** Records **
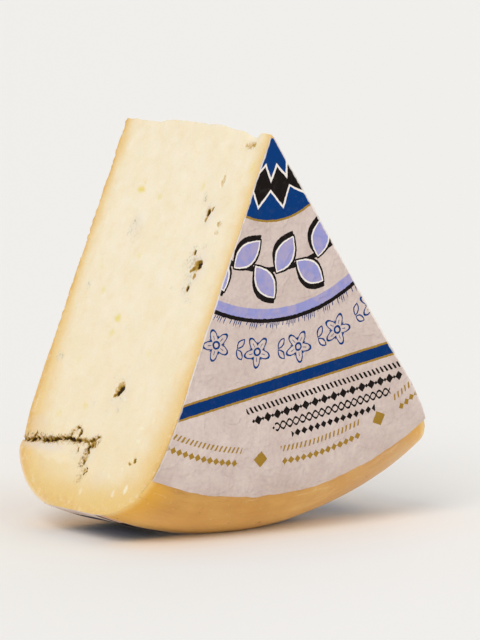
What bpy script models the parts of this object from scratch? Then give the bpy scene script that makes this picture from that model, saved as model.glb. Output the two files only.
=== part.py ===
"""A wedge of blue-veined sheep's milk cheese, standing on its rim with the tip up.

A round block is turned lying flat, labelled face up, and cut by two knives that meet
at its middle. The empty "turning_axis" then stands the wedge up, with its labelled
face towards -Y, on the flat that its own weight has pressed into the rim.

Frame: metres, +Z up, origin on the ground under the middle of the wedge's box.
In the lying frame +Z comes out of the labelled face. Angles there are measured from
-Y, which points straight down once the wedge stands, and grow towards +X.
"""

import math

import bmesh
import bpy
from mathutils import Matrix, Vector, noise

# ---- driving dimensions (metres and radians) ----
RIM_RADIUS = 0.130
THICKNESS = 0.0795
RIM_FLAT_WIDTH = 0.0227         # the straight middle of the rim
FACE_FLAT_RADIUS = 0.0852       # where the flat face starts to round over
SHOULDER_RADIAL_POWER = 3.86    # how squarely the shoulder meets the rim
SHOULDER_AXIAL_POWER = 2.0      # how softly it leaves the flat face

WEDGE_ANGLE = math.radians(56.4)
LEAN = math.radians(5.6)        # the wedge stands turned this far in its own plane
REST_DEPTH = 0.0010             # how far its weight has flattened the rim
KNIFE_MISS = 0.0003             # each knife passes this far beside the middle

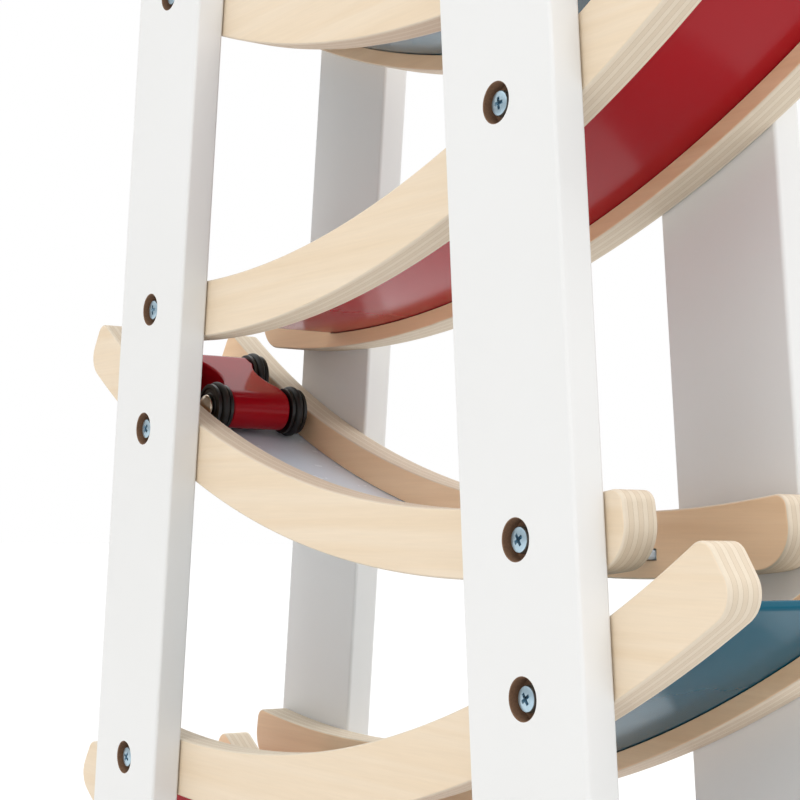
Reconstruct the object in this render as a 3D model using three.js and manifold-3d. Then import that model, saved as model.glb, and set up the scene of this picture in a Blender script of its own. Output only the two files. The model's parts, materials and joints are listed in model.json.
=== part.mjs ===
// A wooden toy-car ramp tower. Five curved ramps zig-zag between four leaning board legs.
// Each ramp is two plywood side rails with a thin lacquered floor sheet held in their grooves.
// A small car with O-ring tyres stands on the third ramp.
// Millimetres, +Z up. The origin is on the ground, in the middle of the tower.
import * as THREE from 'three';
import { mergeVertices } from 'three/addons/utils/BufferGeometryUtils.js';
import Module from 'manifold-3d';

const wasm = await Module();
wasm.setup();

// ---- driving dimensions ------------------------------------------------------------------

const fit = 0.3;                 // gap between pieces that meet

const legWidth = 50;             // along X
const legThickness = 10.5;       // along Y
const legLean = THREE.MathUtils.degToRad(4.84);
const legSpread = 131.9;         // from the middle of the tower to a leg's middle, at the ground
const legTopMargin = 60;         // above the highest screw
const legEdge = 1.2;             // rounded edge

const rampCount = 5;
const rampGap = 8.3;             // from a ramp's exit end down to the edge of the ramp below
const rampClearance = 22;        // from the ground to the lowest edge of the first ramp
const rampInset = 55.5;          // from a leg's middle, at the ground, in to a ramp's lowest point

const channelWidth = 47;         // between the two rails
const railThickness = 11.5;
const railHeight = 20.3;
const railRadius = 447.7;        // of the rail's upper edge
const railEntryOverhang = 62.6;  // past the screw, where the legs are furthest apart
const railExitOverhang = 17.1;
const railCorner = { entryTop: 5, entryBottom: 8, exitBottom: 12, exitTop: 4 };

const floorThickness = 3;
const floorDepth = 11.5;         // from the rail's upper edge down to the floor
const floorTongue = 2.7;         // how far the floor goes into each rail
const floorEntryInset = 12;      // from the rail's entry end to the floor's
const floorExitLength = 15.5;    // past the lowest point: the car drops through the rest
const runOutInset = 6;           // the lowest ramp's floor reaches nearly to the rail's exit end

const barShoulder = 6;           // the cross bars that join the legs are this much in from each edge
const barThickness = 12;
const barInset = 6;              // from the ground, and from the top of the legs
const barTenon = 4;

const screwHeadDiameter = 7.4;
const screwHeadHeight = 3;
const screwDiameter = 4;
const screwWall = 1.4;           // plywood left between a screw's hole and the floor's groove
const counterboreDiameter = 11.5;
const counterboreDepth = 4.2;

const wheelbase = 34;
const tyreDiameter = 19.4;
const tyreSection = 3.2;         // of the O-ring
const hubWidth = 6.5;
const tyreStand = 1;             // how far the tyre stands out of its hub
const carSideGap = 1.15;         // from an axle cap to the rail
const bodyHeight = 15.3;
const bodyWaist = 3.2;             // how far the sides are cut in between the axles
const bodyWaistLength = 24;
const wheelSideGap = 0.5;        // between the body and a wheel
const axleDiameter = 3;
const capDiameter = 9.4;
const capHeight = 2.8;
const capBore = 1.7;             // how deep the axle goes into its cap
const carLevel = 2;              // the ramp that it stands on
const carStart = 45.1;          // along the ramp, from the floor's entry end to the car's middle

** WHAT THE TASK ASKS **
Once more, set down the full listing, verbatim.

** RESULT FOR THIS TASK **
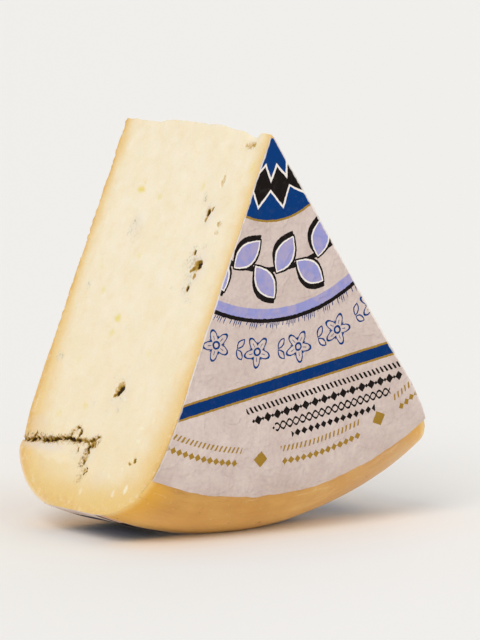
What bpy script models the parts of this object from scratch? Then give the bpy scene script that makes this picture from that model, saved as model.glb. Output the two files only.
=== part.py ===
"""A wedge of blue-veined sheep's milk cheese, standing on its rim with the tip up.

A round block is turned lying flat, labelled face up, and cut by two knives that meet
at its middle. The empty "turning_axis" then stands the wedge up, with its labelled
face towards -Y, on the flat that its own weight has pressed into the rim.

Frame: metres, +Z up, origin on the ground under the middle of the wedge's box.
In the lying frame +Z comes out of the labelled face. Angles there are measured from
-Y, which points straight down once the wedge stands, and grow towards +X.
"""

import math

import bmesh
import bpy
from mathutils import Matrix, Vector, noise

# ---- driving dimensions (metres and radians) ----
RIM_RADIUS = 0.130
THICKNESS = 0.0795
RIM_FLAT_WIDTH = 0.0227         # the straight middle of the rim
FACE_FLAT_RADIUS = 0.0852       # where the flat face starts to round over
SHOULDER_RADIAL_POWER = 3.86    # how squarely the shoulder meets the rim
SHOULDER_AXIAL_POWER = 2.0      # how softly it leaves the flat face

WEDGE_ANGLE = math.radians(56.4)
LEAN = math.radians(5.6)        # the wedge stands turned this far in its own plane
REST_DEPTH = 0.0010             # how far its weight has flattened the rim
KNIFE_MISS = 0.0003             # each knife passes this far beside the middle

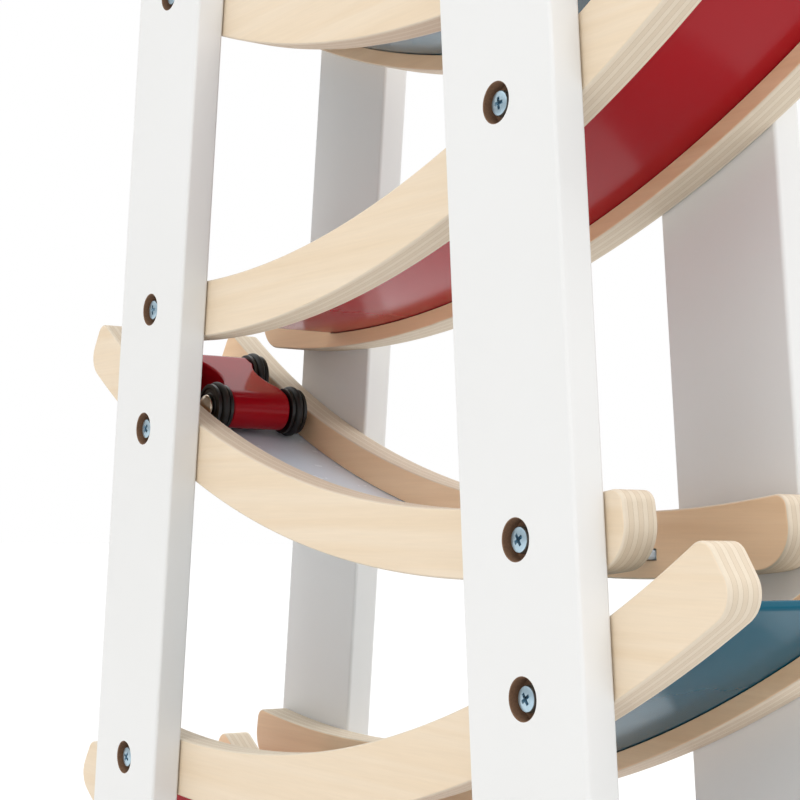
Reconstruct the object in this render as a 3D model using three.js and manifold-3d. Then import that model, saved as model.glb, and set up the scene of this picture in a Blender script of its own. Output only the two files. The model's parts, materials and joints are listed in model.json.
=== part.mjs ===
// A wooden toy-car ramp tower. Five curved ramps zig-zag between four leaning board legs.
// Each ramp is two plywood side rails with a thin lacquered floor sheet held in their grooves.
// A small car with O-ring tyres stands on the third ramp.
// Millimetres, +Z up. The origin is on the ground, in the middle of the tower.
import * as THREE from 'three';
import { mergeVertices } from 'three/addons/utils/BufferGeometryUtils.js';
import Module from 'manifold-3d';

const wasm = await Module();
wasm.setup();

// ---- driving dimensions ------------------------------------------------------------------

const fit = 0.3;                 // gap between pieces that meet

const legWidth = 50;             // along X
const legThickness = 10.5;       // along Y
const legLean = THREE.MathUtils.degToRad(4.84);
const legSpread = 131.9;         // from the middle of the tower to a leg's middle, at the ground
const legTopMargin = 60;         // above the highest screw
const legEdge = 1.2;             // rounded edge

const rampCount = 5;
const rampGap = 8.3;             // from a ramp's exit end down to the edge of the ramp below
const rampClearance = 22;        // from the ground to the lowest edge of the first ramp
const rampInset = 55.5;          // from a leg's middle, at the ground, in to a ramp's lowest point

const channelWidth = 47;         // between the two rails
const railThickness = 11.5;
const railHeight = 20.3;
const railRadius = 447.7;        // of the rail's upper edge
const railEntryOverhang = 62.6;  // past the screw, where the legs are furthest apart
const railExitOverhang = 17.1;
const railCorner = { entryTop: 5, entryBottom: 8, exitBottom: 12, exitTop: 4 };

const floorThickness = 3;
const floorDepth = 11.5;         // from the rail's upper edge down to the floor
const floorTongue = 2.7;         // how far the floor goes into each rail
const floorEntryInset = 12;      // from the rail's entry end to the floor's
const floorExitLength = 15.5;    // past the lowest point: the car drops through the rest
const runOutInset = 6;           // the lowest ramp's floor reaches nearly to the rail's exit end

const barShoulder = 6;           // the cross bars that join the legs are this much in from each edge
const barThickness = 12;
const barInset = 6;              // from the ground, and from the top of the legs
const barTenon = 4;

const screwHeadDiameter = 7.4;
const screwHeadHeight = 3;
const screwDiameter = 4;
const screwWall = 1.4;           // plywood left between a screw's hole and the floor's groove
const counterboreDiameter = 11.5;
const counterboreDepth = 4.2;

const wheelbase = 34;
const tyreDiameter = 19.4;
const tyreSection = 3.2;         // of the O-ring
const hubWidth = 6.5;
const tyreStand = 1;             // how far the tyre stands out of its hub
const carSideGap = 1.15;         // from an axle cap to the rail
const bodyHeight = 15.3;
const bodyWaist = 3.2;             // how far the sides are cut in between the axles
const bodyWaistLength = 24;
const wheelSideGap = 0.5;        // between the body and a wheel
const axleDiameter = 3;
const capDiameter = 9.4;
const capHeight = 2.8;
const capBore = 1.7;             // how deep the axle goes into its cap
const carLevel = 2;              // the ramp that it stands on
const carStart = 45.1;          // along the ramp, from the floor's entry end to the car's middle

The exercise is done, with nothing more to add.